### [Task to carry out]
Take the data below and extract the lines from the one with "make_shell()" to the one with "imported = [obj", inclusive, exactly as written.

### [Supplied material]
- - - -

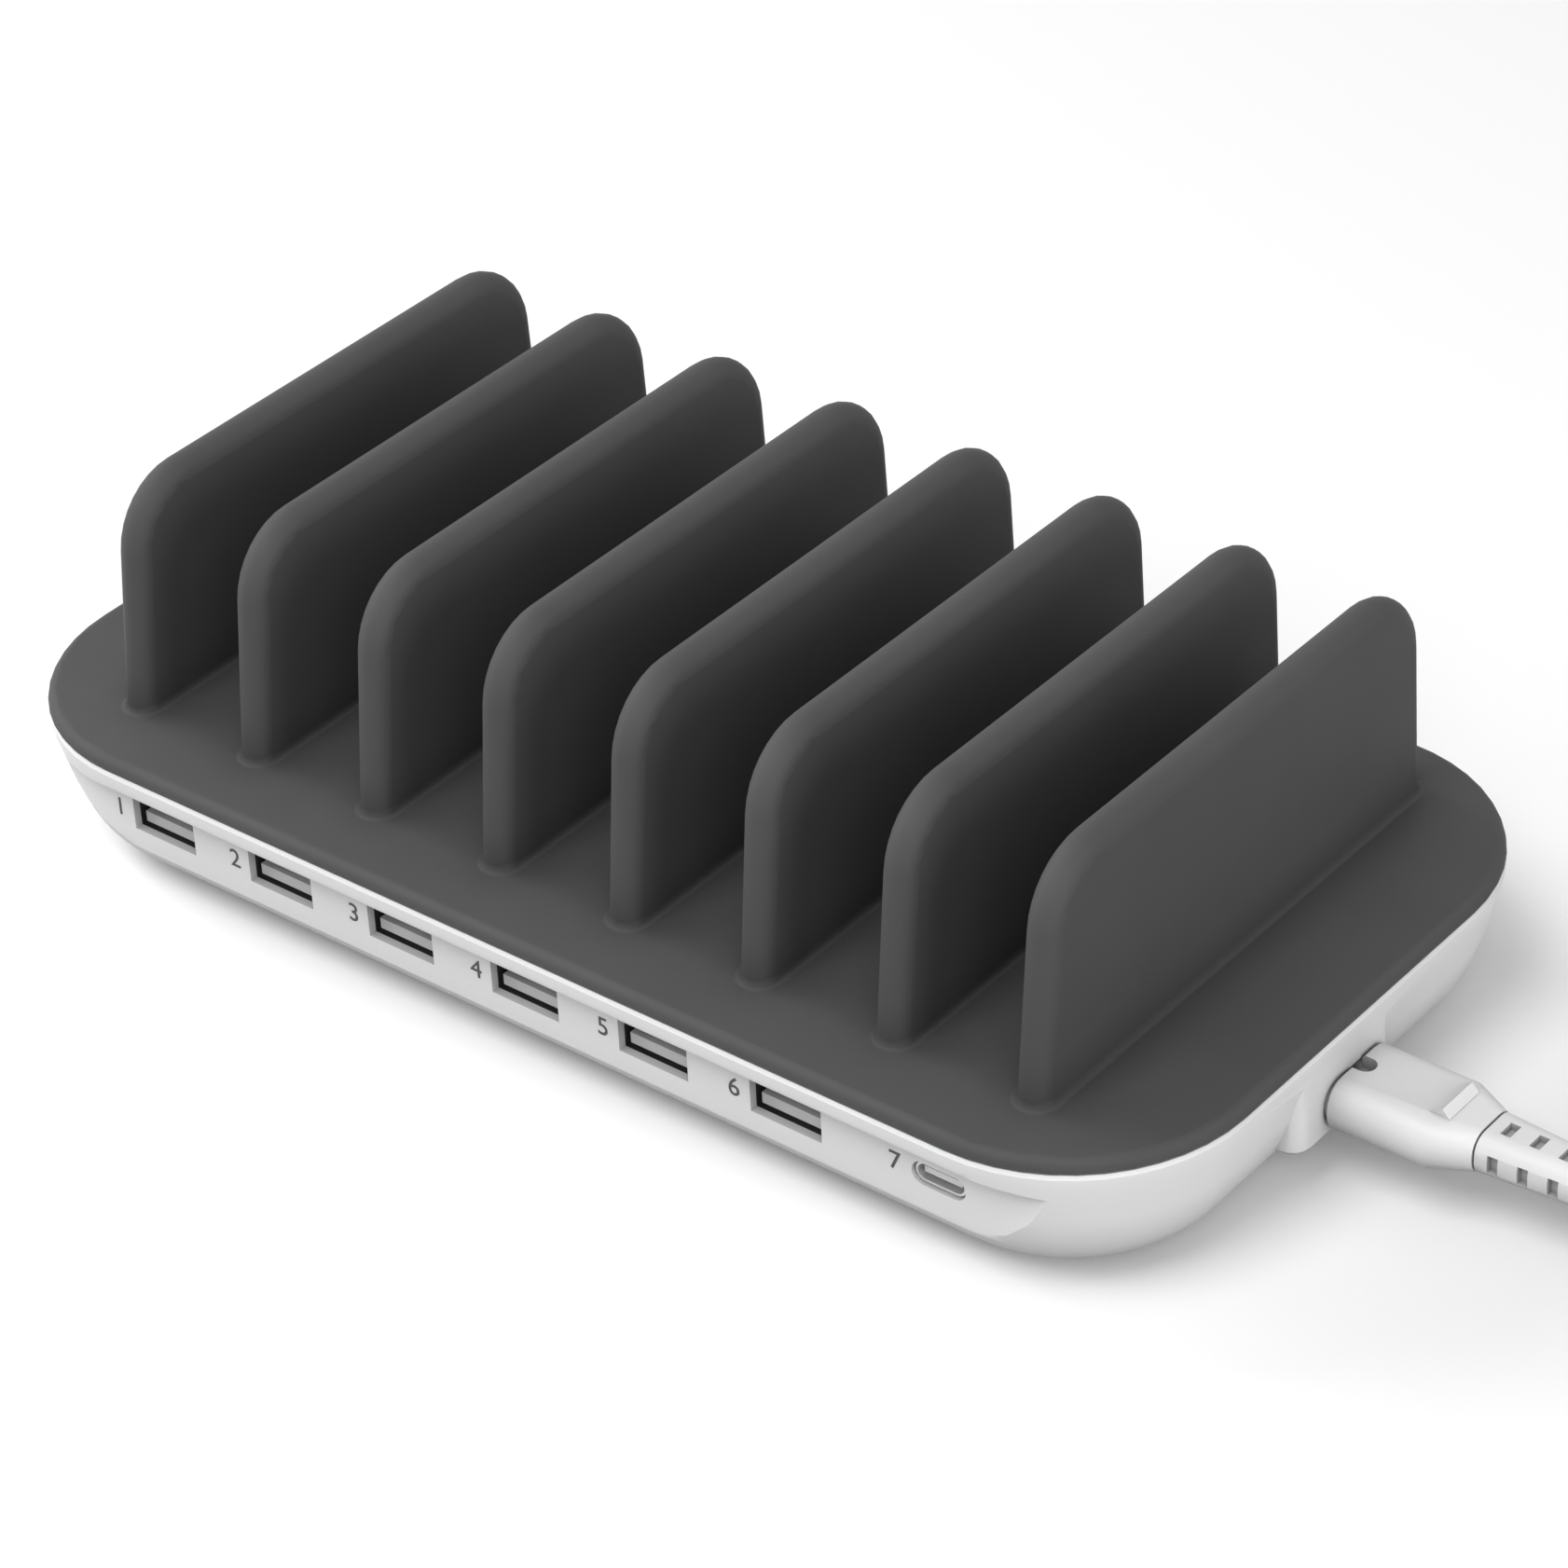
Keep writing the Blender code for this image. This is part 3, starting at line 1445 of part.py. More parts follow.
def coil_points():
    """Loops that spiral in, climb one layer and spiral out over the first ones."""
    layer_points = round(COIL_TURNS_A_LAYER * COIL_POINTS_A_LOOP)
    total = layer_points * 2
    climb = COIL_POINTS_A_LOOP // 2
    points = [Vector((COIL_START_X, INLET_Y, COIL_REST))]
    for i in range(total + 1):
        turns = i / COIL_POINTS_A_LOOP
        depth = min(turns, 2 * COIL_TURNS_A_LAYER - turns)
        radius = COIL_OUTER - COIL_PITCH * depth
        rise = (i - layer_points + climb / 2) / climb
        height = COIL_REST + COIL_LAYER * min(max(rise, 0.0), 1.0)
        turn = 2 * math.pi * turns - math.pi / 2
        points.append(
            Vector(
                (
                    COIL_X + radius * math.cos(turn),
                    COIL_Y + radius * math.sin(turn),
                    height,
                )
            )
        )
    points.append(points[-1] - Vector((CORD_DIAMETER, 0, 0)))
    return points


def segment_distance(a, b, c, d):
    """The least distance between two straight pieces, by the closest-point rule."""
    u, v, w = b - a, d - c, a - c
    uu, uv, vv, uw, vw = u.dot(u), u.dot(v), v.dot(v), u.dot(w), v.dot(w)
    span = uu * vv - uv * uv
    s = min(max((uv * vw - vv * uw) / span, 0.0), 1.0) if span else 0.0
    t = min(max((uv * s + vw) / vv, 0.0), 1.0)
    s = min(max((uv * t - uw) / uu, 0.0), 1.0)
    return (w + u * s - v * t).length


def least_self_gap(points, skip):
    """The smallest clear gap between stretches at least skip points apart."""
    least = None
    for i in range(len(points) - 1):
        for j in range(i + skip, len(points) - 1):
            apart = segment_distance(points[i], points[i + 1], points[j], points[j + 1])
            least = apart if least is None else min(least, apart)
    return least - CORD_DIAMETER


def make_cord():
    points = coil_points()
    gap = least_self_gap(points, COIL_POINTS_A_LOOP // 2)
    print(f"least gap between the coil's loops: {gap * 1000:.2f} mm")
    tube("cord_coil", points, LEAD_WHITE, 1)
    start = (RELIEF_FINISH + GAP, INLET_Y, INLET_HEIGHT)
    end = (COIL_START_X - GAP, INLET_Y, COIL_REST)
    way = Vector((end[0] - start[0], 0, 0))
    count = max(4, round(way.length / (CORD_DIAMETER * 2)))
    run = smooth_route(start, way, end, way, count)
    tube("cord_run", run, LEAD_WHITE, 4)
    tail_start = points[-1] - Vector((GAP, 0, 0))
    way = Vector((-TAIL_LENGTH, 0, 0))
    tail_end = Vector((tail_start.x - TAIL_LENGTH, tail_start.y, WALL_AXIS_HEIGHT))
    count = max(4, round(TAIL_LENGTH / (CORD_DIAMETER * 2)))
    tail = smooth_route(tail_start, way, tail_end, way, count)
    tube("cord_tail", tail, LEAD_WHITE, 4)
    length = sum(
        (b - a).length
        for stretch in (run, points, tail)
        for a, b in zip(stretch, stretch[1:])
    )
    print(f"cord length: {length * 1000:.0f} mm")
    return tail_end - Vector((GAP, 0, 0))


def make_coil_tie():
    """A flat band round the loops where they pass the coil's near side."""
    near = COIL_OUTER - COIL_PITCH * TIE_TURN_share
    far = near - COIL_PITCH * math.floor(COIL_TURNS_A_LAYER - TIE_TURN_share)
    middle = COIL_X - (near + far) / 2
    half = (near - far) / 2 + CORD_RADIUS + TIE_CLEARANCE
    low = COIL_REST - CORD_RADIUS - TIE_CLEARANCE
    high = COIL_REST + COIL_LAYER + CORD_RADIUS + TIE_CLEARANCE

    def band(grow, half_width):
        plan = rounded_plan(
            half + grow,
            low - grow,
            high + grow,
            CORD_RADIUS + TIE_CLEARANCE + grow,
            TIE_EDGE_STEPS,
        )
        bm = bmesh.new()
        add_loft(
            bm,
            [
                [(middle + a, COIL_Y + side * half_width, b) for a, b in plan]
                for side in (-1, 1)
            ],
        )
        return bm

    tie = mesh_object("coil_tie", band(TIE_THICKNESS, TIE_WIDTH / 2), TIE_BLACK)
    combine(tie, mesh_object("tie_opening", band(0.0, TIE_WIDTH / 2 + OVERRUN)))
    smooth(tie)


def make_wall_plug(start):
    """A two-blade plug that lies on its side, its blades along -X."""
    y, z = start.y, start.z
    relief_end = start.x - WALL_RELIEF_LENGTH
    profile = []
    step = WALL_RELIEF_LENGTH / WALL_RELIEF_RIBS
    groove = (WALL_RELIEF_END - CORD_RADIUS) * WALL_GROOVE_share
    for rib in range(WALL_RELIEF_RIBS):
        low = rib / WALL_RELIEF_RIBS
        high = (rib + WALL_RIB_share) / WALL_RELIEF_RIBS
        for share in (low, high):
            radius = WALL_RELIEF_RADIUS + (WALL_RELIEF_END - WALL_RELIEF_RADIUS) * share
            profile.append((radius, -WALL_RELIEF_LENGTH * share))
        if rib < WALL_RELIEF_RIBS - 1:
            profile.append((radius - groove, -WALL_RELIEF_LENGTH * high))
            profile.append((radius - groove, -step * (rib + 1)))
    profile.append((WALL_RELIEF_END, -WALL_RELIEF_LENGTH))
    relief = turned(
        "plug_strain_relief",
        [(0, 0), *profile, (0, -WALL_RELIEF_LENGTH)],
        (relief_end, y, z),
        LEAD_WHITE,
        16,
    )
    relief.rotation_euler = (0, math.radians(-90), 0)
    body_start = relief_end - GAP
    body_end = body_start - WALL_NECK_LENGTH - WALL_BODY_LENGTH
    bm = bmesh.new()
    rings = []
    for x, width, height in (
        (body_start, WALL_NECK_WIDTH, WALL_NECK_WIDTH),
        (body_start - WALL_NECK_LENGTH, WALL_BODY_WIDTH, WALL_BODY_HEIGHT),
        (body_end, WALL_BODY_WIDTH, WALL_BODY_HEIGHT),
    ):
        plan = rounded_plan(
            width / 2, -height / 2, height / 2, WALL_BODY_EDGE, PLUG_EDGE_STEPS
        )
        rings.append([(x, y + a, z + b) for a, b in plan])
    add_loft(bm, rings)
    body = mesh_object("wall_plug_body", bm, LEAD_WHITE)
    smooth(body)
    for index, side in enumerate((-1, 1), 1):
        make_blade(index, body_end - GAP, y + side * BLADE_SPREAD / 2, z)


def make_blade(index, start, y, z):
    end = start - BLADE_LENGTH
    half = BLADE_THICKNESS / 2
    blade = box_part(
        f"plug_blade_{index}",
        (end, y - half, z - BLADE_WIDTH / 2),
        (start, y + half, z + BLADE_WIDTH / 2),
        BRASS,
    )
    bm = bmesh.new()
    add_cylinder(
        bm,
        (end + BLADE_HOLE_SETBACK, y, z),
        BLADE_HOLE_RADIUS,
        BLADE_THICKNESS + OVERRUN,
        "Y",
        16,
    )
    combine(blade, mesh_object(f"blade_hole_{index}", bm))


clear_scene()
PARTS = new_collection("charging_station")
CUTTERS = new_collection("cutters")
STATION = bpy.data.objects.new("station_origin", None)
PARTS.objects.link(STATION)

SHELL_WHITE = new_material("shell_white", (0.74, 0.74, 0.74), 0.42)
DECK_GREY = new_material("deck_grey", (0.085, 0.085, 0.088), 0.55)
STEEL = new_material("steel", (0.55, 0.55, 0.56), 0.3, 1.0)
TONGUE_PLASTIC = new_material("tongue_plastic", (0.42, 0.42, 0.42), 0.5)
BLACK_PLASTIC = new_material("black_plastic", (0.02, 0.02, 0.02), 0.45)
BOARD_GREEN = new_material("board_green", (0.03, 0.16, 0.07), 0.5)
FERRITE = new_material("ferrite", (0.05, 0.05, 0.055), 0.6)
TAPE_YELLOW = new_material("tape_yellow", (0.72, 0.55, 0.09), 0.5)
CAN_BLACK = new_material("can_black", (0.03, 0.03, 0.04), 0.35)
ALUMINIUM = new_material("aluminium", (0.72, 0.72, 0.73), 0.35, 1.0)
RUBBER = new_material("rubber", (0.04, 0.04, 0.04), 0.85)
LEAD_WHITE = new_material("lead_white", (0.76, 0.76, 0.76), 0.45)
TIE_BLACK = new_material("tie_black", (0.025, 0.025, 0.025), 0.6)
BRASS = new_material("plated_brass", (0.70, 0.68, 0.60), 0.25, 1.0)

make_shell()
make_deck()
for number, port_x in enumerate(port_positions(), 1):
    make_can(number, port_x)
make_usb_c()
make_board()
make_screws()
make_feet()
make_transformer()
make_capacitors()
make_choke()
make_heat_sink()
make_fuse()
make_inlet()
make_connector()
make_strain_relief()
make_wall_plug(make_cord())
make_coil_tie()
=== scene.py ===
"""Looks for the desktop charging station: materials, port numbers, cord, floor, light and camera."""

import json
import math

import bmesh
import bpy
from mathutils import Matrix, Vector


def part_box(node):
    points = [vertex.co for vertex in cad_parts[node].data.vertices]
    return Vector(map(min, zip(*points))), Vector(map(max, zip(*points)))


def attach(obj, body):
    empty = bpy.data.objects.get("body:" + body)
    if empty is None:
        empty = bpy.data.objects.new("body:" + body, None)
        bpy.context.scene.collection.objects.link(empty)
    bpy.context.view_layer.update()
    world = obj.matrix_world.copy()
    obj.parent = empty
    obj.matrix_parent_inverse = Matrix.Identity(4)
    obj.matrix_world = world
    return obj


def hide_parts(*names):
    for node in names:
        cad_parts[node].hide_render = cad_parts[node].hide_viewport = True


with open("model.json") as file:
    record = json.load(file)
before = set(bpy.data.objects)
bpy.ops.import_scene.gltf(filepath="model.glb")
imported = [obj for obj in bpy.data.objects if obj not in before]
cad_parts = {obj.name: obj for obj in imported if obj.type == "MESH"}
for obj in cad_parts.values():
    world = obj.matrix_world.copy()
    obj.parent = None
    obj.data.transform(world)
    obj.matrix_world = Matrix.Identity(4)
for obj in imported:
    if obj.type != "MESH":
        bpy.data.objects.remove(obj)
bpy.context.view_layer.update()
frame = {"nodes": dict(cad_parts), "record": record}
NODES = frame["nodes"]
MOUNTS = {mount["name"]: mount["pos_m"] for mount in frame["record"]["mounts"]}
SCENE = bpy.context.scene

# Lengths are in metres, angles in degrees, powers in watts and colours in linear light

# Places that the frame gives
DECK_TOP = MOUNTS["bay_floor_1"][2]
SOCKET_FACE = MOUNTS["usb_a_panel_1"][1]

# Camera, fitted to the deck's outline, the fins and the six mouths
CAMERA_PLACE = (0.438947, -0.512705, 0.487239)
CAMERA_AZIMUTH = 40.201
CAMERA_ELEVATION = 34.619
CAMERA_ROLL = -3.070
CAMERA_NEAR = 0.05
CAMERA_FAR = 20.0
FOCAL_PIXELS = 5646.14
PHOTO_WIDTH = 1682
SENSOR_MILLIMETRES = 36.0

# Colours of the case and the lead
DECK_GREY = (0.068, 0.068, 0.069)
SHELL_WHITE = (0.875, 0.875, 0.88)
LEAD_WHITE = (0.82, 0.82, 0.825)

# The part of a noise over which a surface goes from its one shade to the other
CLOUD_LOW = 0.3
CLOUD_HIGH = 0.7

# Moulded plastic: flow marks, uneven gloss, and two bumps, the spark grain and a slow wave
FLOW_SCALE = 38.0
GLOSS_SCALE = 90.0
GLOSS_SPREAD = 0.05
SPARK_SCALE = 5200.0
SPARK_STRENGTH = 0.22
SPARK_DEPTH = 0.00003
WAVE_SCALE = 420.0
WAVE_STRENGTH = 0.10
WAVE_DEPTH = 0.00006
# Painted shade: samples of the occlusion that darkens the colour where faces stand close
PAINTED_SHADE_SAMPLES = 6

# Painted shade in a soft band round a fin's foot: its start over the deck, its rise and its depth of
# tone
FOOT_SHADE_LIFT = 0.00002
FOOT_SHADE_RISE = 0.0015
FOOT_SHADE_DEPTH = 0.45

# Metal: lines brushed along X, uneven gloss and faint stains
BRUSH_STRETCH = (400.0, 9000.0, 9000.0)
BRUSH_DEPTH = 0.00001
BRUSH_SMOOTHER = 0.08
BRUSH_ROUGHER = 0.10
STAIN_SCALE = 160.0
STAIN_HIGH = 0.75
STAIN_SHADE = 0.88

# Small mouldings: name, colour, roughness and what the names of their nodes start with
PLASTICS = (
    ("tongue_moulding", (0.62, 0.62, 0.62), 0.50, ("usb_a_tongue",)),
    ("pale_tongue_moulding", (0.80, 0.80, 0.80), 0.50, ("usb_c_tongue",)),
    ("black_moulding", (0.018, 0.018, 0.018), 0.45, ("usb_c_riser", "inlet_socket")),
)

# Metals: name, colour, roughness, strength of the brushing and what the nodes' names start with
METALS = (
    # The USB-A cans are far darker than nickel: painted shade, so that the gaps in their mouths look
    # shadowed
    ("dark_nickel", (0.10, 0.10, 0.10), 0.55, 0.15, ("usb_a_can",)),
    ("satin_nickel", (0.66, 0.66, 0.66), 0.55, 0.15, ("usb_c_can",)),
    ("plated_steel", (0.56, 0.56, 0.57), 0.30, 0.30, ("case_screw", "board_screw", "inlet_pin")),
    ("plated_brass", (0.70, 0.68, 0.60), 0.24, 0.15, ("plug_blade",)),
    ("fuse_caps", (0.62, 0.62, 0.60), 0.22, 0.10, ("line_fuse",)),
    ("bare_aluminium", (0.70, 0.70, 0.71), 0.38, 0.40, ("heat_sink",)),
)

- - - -

### [Reply to the task]
make_shell()
make_deck()
for number, port_x in enumerate(port_positions(), 1):
    make_can(number, port_x)
make_usb_c()
make_board()
make_screws()
make_feet()
make_transformer()
make_capacitors()
make_choke()
make_heat_sink()
make_fuse()
make_inlet()
make_connector()
make_strain_relief()
make_wall_plug(make_cord())
make_coil_tie()
=== scene.py ===
"""Looks for the desktop charging station: materials, port numbers, cord, floor, light and camera."""

import json
import math

import bmesh
import bpy
from mathutils import Matrix, Vector


def part_box(node):
    points = [vertex.co for vertex in cad_parts[node].data.vertices]
    return Vector(map(min, zip(*points))), Vector(map(max, zip(*points)))


def attach(obj, body):
    empty = bpy.data.objects.get("body:" + body)
    if empty is None:
        empty = bpy.data.objects.new("body:" + body, None)
        bpy.context.scene.collection.objects.link(empty)
    bpy.context.view_layer.update()
    world = obj.matrix_world.copy()
    obj.parent = empty
    obj.matrix_parent_inverse = Matrix.Identity(4)
    obj.matrix_world = world
    return obj


def hide_parts(*names):
    for node in names:
        cad_parts[node].hide_render = cad_parts[node].hide_viewport = True


with open("model.json") as file:
    record = json.load(file)
before = set(bpy.data.objects)
bpy.ops.import_scene.gltf(filepath="model.glb")
imported = [obj for obj in bpy.data.objects if obj not in before]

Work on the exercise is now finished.